Recent research has shown that people can pass judgement on a stimulus after having been exposed to it for only 50 milliseconds (Lindgaard, Dudek, Fernandes & Brown, 2006). In other words, users may make a judgement as to the quality of a website almost immediately.
Feelings and first impressions have a big role to play in determining our behaviour. Take a typical user’s decision-making process for example. The first page that user sees (whether it be the home page or some other page on the site) is crucial, since it is the first contact the user has with a product or a company.
Evidence shows that most people react by leaving a site if it doesn’t immediately fulfill their expectations, meet their needs, or if it is too complicated. Users may quickly decide to leave a site for a number of reasons. Nielsen (Alertbox, August 25, 2003) puts it this way:
– If the site is hard to use, we leave;
– If the homepage doesn’t manage to establish what the company has to offer, or what we can accomplish on the site, we leave;
– If we get lost on a site, we leave;
– If the information is hard to read, or if it doesn’t answer our questions, we leave.
Furthermore, if the site isn’t visually appealing, or if it doesn’t manage to get our attention immediately and evoke positive emotions in us (sympathy, for example), we leave.
User interfaces must meet certain design criteria if they are to generate positive emotions: aesthetics, colour use, organisational structure and the choice of media used to attract the users’ attention, to name a few. If you’re interested in a more in-depth description of these heuristics, you may wish to review the following article by Alistair Sutcliffe, which is very interesting:
A site’s attractiveness can definitely have an impact on the user’s decision to explore the site further or to leave it immediately.
We’ve all been there. My experience was with trying to plan a little trip on the Web. The first site I visited was nothing but text; flashing objects everywhere; but not a single photo to make me dream – what a shame !. I barely had time to lift my head before my pointer was searching for the Back button. I couldn’t get back to my search engine fast enough to find a competitive site.

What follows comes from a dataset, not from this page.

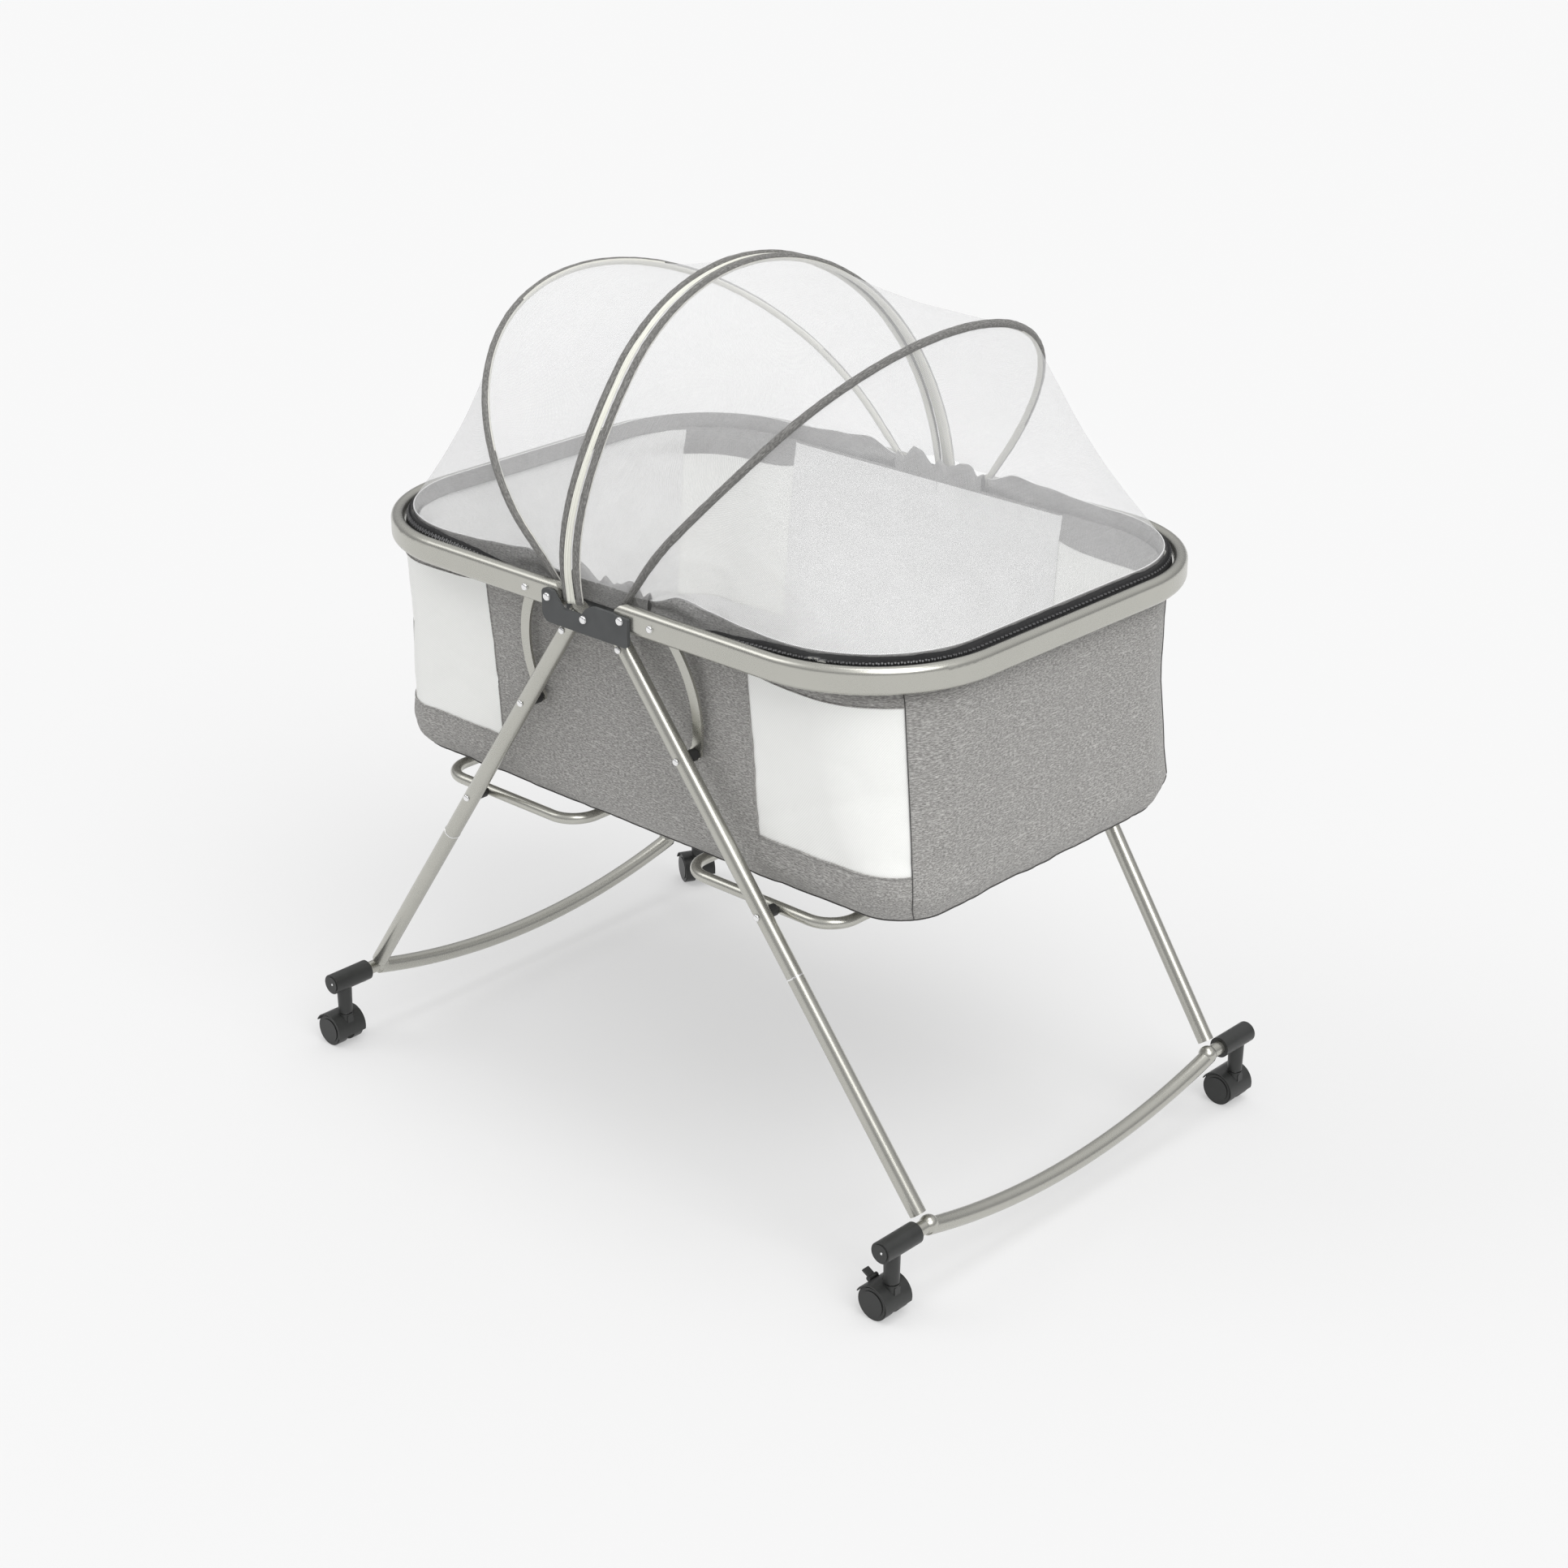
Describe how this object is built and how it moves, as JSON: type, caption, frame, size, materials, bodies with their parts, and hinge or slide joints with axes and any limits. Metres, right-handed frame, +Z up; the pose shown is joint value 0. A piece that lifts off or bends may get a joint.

There are; however, moments when the user’s goals are stronger than anything. I remember jumping some pretty big hurdles to buy some little technological item at its advertised “Low Low Price”; a savings I wouldn’t have gotten through another site, despite its being easier to use and more attractive. My goal and my motivation (buying the product at a better price) prevailed over the poor visuals and the difficulty I had navigating the site. While we’re on the subject, you may want to take a look at this blog, which was written by my colleague Marcio Leibovitch on August 23, 2006. This entry discusses the paradox of certain products being adopted because they meet the user’s real need, despite having an interface that is less than ideal.
Let me close, then, by saying that aesthetics and usability are only some of the many factors (context and motivation) that drive users’ searching and buying behaviours, but that doesn’t make them any less important.